Freshman year came and there I was. Audrey Smallwood taught my class for about half the year but ended up getting a promotion and was no longer my teacher. I remember thinking to myself, what if I don’t like the next one? After a couple of substitutes (special shout out to Mr. Ford) and a lot of CNN Student News (before CNN 10) in came Myca Williamson. I remember the first thing that instantly caught my eye was her hair and her eyeliner wings, always sharp.

 

Although I finally had a new teacher, I still had to deal with substitutes, because shortly after she was hired, she went on a trip to Australia. I remember she brought back seashells, which I still have stored away somewhere in my closet. A teacher interested in travel and journalism?

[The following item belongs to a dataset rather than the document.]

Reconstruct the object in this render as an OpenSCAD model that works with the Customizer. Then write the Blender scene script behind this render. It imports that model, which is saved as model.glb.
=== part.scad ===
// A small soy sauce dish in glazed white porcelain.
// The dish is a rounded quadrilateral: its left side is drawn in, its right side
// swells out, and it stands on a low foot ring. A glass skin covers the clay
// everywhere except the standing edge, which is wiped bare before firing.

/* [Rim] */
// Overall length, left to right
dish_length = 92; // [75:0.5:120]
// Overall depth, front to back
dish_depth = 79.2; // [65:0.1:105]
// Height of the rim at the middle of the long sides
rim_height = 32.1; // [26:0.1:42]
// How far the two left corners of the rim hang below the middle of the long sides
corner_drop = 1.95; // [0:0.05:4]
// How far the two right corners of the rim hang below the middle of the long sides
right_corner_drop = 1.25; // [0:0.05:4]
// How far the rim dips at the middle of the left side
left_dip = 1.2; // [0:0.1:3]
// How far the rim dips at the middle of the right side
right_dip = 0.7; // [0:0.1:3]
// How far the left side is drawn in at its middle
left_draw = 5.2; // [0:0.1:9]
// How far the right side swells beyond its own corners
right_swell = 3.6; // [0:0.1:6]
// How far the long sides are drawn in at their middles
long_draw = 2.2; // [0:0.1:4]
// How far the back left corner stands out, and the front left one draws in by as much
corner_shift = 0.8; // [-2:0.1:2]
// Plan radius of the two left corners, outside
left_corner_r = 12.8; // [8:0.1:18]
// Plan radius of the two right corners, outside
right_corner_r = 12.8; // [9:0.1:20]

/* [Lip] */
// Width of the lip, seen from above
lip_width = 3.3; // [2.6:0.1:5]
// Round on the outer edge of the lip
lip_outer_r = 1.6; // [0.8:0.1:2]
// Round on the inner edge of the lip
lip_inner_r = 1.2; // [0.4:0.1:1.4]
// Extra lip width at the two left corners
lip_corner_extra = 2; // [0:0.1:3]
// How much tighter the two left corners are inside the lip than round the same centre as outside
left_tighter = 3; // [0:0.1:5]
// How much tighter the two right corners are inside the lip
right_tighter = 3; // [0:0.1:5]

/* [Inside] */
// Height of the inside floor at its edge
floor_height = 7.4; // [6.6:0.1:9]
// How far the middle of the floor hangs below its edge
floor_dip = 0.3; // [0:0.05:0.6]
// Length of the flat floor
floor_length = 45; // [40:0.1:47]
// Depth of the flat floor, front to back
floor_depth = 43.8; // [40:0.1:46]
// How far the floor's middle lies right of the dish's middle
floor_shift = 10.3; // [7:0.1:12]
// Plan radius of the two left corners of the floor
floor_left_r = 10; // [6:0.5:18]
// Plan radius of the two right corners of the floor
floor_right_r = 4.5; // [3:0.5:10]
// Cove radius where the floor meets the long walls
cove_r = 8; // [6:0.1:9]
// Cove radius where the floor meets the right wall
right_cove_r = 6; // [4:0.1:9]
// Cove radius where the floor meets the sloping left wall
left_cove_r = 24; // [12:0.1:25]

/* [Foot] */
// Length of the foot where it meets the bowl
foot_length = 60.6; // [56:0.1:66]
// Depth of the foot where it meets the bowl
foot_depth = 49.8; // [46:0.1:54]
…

I don’t know if it was the journalistic instinct in me, but I had to learn more.

 

When she got back, I started to learning how to write. It was finally my time to see if this journalism thing was really going to work out. The rest of freshman year was short, and I remember excelling at every story, but I wasn’t connected to the idea of writing just yet. Despite that, staff interviews came an I had my time scheduled.

 

I never thought that I would be on newspaper staff. I remember the application process so vividly. I was inside of the J-Lab office, when the couch used to be the first thing you see when you walked in, and Ms. Williamson was asking me questions about my interests. As I’m sure most replied, I talked about taking pictures for yearbook because that’s honestly what most people taking Intro to Journalism are wanting to do. By the end of the interview, I remember her saying, “I want to put you on newspaper staff,” and in my naivety I said yes.

 

Sophomore year, I picked a spot at the computer along side my counterparts Michael and Paola and became a reporter. I remember writing my first published newspaper story and thinking that maybe I could actually be a reporter. After receiving a UIL ribbon in headlines and taking a semester of photojournalism, the year was over in the blink of an eye, and the three seniors on our nine-person staff, who I got to know so well, were gone.

 

For junior year I took the harrowing decision to become one of the few “dual citizens” of journalism, which is what we call a person who is on two staffs. I learned that to be in journalism, a lot of it is learning on the fly, and applying what you already know with new concepts. I joined the Royal Reporters, otherwise known as Team 2, and learned that deadlines and scheduling would become my life. I had junior year’s implied academic challenge of AP classes, dual credit and OnRamps PreCalculus, but I never missed a single due date on my spreads, photo assignments, or stories.

 

If I wasn’t in the J-Lab third period on either day, I was probably just grabbing my lunch, getting an interview or on a journalism field trip. I attended all of the football games I could and even got my foot ran over by some football players trying to save my camera, which will forever be stuck in my memory. I made friends that I never would’ve made if it wasn’t for being in yearbook. We even made up certain code names for people. I met a guy who we call Mr. Freeze, I started going out with Mashed Potatoes and even got to hear about a guy named Frog. I have no regrets.

 

It will be my fourth and final year in the J-Lab, and I honestly have no idea to expect. Year three on newspaper staff and my second on yearbook will definitely be one full of new memories and lots of stress, but I wouldn’t change it for the world. I plan on trying to shake things up by going outside of my normal writing style for newspaper and developing my portfolio. I want to also get the yearbook to expand its influence, so that it becomes more than just a memory book but a history book.


The 2019-2020 school year will be the time for me to really use all of what I have learned as a reporter and staffer to better myself before moving up to higher ranks. Looking back on that day when I took a chance and asked my counselor to put me in journalism, I now know that it was the right the decision for me.